My work on the political economy of war and peace includes studies of both the militarization of commercial rivalry and the relationship between economic interdependence and international conflict. The project on the militarization of commercial rivalries was motivated by the rivalry literature’s neglect of both the commercial roots and domestic sources of many strategic rivalries. Focusing on the 17th century Anglo-Dutch rivalry (1998, 1999) and the 18th century Anglo-Spanish rivalry (2011), my coauthors and I demonstrate that standard interpretations of the wars associated with each as “pure trade wars” are misguided, and that in each case domestic politics played a critical role in the escalation of a commercial rivalry to war.

Whereas most studies of economic interdependence, war, and peace examine the impact of trade on conflict, Katherine Barbieri and I analyze the impact of war on trade. Contrary to the implications of standard liberal and realist theories that trade between wartime adversaries will stop or at least significantly decline with the outbreak of hostilities or before, our interrupted time series and historical case study analyses demonstrated that trading with the enemy often continues during wartime (1999, 2001, 2004). I recently returned to the question of the impact of economic interdependence on conflict. In a study of the four decade period leading to the First World War, William Mulligan and I broaden the concept of interdependence to include social and cultural as well as economic dimensions. We demonstrate that historically unprecedented levels of interdependence helped shape power politics in both cooperative and conflictual directions (2019).

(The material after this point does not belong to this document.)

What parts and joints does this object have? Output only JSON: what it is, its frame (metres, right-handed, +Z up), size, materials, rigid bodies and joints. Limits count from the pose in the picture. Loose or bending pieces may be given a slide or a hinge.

In another paper Mulligan and I identify several system-level mechanisms leading from economic interdependence to war that have been neglected a literature focused primarily on dyadic relationships. We apply our hypotheses to the First World War and other cases (2023).

The Psychology of Judgment and Decision-Making

My work on the psychology of judgment and decision-making in foreign policy includes studies of misperception (1983), learning (1994), prospect-theoretic concepts of loss aversion and risk propensity (1992, 1997, 2000, 2003), time horizons (2007), and threat perception and intelligence failure (2009 with Uri Bar-Joseph). With Philip Streich I explore the nature of informational problems in the Russo-Japanese crisis leading to the war of 1904-05, and in the process suggest behavioral modifications to the influential bargaining model of war (2016). I have also written several broader review essays on the political psychology of foreign policy decision-making, for the first, second, and third editions of the Oxford Handbook of Political Psychology (2003, 2013, 2023). I served as co-editor of the second and third editions.

Qualitative Methodology

I have written some review essays on case study methodology (2002, 2007, 2008), the last of which is now my most widely cited publication. I have also written a couple of essays on the differences, similarities, and synergies of diplomatic history and international relations theory (1997, 2001). My collaboration with Gary Goertz on a co-edited book on necessary condition counterfactuals (2008) got me thinking more about concepts of causation. I wrote one piece on the “path to war” concept (2012), and hope to get back to the undertheorized concept of causal pathways before too long. I also wrote two papers on the role of counterfactual analysis in causal inference in case study research (2008, 2015). My fundamental question is whether and to what extent did something that did not happen but that might have happened and maybe should have happened help us understand what actually did happen. At some point I hope to write a book-length study of counterfactual analysis in historical research on war and peace.

The First World War

In addition to using the First World War to illustrate a variety of theoretical models and mechanisms, I have undertaken some studies with the more idiographic aim of constructing and testing new explanations of the war itself. Developing a “soft” game-theoretic framework in my initial study of the First World War (1990-91, 1991), I identified four distinct outcomes of the July 1914 crisis: peaceful settlement, local war in the Balkans, continental war, and world war. I specified the leading actors’ preferences over these outcomes and used this framework to guide a detailed case study of the crisis. For the centenary of the First World War John Vasquez and I edited a volume on the outbreak of the war that included both political scientists and historians (2014). The volume included my own study of the role of preventive logic in German decision-making in 1914. In a formal correspondence with Jack Snyder (2015), I questioned his argument that most great powers perceived 1914 as the optimal time for war. William Mulligan and I (2017) addressed the puzzle of why Russia was so confrontational in 1914 when its relative strength would have been much greater three years later. Mulligan and I also published a comparative study of the July 1914 crisis and the great power crises during the Balkan Wars (2021). The study was motivated by the fact that many of the key structural conditions, cultural attitudes, and individual leaders commonly invoked to explain the outbreak of the First World War were present in the earlier crises. Our aim was to explain why the July Crisis, but not the earlier crises, escalated to a great power war, and to emphasize the importance of comparative longitudinal studies.